Given instruction: Everything from the line containing "The Blender code" through the line containing "return (*(c /" should be repeated exactly, and nothing else from the data.

Input rows:
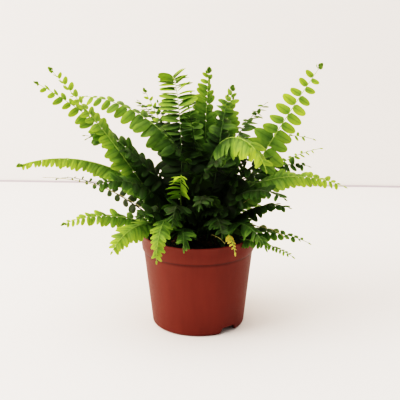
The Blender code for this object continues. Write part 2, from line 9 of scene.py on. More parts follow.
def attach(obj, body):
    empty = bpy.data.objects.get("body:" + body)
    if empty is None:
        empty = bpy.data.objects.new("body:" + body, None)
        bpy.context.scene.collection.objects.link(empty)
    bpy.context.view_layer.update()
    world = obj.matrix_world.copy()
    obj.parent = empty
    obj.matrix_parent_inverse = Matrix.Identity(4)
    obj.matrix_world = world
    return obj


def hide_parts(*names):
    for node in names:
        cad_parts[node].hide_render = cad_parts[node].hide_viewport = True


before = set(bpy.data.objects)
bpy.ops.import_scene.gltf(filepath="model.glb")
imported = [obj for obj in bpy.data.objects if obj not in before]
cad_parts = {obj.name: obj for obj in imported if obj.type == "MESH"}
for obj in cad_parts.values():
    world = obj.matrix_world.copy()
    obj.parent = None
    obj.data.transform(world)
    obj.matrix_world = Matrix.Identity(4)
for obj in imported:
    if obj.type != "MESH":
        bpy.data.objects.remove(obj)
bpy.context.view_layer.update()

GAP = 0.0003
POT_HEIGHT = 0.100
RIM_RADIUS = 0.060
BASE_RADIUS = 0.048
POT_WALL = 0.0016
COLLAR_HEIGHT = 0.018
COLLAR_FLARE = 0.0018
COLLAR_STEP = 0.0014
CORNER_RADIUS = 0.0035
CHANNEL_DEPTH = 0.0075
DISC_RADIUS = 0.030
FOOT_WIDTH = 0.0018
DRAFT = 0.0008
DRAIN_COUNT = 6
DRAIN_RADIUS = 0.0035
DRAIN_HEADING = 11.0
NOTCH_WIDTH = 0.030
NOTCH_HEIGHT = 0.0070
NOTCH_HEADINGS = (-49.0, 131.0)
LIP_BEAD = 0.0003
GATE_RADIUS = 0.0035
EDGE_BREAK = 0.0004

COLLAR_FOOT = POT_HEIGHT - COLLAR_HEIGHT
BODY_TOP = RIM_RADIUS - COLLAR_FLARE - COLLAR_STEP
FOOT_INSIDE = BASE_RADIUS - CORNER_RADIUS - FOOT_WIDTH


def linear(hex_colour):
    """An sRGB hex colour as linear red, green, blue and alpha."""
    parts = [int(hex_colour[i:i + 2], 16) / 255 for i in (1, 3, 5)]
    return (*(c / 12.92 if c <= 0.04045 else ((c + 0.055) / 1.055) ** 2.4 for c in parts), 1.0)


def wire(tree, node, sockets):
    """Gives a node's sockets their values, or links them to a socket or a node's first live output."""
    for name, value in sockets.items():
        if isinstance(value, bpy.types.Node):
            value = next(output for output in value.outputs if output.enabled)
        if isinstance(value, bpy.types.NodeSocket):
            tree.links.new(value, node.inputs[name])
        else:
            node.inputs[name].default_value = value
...
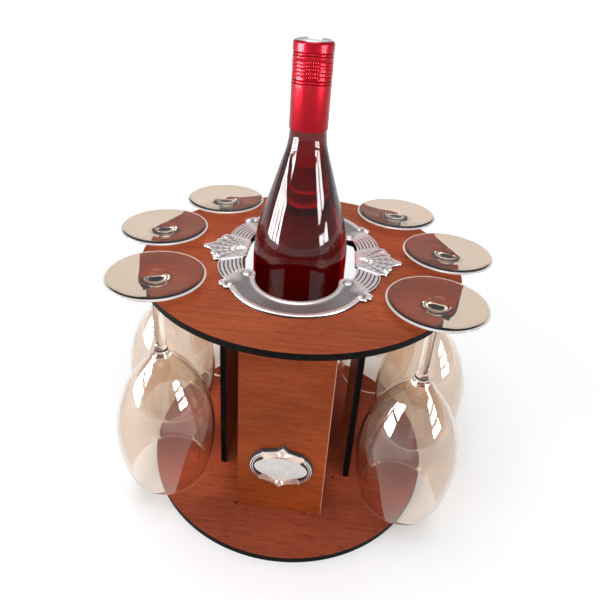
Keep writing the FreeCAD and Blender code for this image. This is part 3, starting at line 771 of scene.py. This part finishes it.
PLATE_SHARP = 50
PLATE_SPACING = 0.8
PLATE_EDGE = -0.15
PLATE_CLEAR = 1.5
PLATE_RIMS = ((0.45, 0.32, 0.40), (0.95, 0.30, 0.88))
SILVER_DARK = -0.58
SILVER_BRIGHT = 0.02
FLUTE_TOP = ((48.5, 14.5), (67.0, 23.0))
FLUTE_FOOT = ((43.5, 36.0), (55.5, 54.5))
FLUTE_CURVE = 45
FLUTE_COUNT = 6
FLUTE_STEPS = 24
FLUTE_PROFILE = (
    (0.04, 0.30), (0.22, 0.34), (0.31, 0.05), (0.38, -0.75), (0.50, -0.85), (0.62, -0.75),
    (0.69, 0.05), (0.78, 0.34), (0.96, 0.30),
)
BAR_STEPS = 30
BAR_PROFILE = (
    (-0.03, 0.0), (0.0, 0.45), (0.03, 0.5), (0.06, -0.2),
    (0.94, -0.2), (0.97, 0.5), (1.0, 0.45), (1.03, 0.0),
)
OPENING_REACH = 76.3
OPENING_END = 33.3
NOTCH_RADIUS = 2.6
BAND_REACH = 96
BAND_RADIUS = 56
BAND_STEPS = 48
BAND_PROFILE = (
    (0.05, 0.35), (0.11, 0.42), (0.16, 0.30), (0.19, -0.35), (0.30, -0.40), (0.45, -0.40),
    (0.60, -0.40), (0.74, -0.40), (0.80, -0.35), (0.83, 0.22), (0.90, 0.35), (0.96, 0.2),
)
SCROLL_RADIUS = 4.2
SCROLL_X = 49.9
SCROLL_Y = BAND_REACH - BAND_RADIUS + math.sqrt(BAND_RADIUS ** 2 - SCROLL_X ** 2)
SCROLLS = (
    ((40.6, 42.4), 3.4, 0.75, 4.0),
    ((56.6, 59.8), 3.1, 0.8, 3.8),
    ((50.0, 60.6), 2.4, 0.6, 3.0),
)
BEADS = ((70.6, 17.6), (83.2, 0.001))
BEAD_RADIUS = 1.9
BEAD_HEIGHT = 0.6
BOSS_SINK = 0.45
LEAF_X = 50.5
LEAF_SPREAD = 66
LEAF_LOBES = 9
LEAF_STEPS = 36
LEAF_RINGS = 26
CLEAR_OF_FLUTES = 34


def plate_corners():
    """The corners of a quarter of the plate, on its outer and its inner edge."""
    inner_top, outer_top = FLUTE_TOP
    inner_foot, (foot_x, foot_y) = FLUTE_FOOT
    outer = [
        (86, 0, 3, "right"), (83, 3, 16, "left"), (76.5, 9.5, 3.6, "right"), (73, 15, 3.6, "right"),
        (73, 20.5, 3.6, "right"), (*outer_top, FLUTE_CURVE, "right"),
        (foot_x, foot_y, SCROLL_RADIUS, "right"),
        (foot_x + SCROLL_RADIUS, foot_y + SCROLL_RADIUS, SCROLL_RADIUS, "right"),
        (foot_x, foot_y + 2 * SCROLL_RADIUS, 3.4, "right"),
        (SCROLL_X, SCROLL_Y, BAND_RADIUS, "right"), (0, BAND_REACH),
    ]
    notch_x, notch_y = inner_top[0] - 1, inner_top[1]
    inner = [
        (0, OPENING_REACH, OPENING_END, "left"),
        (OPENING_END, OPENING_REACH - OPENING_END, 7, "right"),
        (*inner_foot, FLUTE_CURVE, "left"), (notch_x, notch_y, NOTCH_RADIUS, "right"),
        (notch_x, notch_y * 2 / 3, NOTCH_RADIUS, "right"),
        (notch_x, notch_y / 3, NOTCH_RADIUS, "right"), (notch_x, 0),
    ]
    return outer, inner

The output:
The Blender code for this object continues. Write part 2, from line 9 of scene.py on. More parts follow.
def attach(obj, body):
    empty = bpy.data.objects.get("body:" + body)
    if empty is None:
        empty = bpy.data.objects.new("body:" + body, None)
        bpy.context.scene.collection.objects.link(empty)
    bpy.context.view_layer.update()
    world = obj.matrix_world.copy()
    obj.parent = empty
    obj.matrix_parent_inverse = Matrix.Identity(4)
    obj.matrix_world = world
    return obj


def hide_parts(*names):
    for node in names:
        cad_parts[node].hide_render = cad_parts[node].hide_viewport = True


before = set(bpy.data.objects)
bpy.ops.import_scene.gltf(filepath="model.glb")
imported = [obj for obj in bpy.data.objects if obj not in before]
cad_parts = {obj.name: obj for obj in imported if obj.type == "MESH"}
for obj in cad_parts.values():
    world = obj.matrix_world.copy()
    obj.parent = None
    obj.data.transform(world)
    obj.matrix_world = Matrix.Identity(4)
for obj in imported:
    if obj.type != "MESH":
        bpy.data.objects.remove(obj)
bpy.context.view_layer.update()

GAP = 0.0003
POT_HEIGHT = 0.100
RIM_RADIUS = 0.060
BASE_RADIUS = 0.048
POT_WALL = 0.0016
COLLAR_HEIGHT = 0.018
COLLAR_FLARE = 0.0018
COLLAR_STEP = 0.0014
CORNER_RADIUS = 0.0035
CHANNEL_DEPTH = 0.0075
DISC_RADIUS = 0.030
FOOT_WIDTH = 0.0018
DRAFT = 0.0008
DRAIN_COUNT = 6
DRAIN_RADIUS = 0.0035
DRAIN_HEADING = 11.0
NOTCH_WIDTH = 0.030
NOTCH_HEIGHT = 0.0070
NOTCH_HEADINGS = (-49.0, 131.0)
LIP_BEAD = 0.0003
GATE_RADIUS = 0.0035
EDGE_BREAK = 0.0004

COLLAR_FOOT = POT_HEIGHT - COLLAR_HEIGHT
BODY_TOP = RIM_RADIUS - COLLAR_FLARE - COLLAR_STEP
FOOT_INSIDE = BASE_RADIUS - CORNER_RADIUS - FOOT_WIDTH


def linear(hex_colour):
    """An sRGB hex colour as linear red, green, blue and alpha."""
    parts = [int(hex_colour[i:i + 2], 16) / 255 for i in (1, 3, 5)]
    return (*(c / 12.92 if c <= 0.04045 else ((c + 0.055) / 1.055) ** 2.4 for c in parts), 1.0)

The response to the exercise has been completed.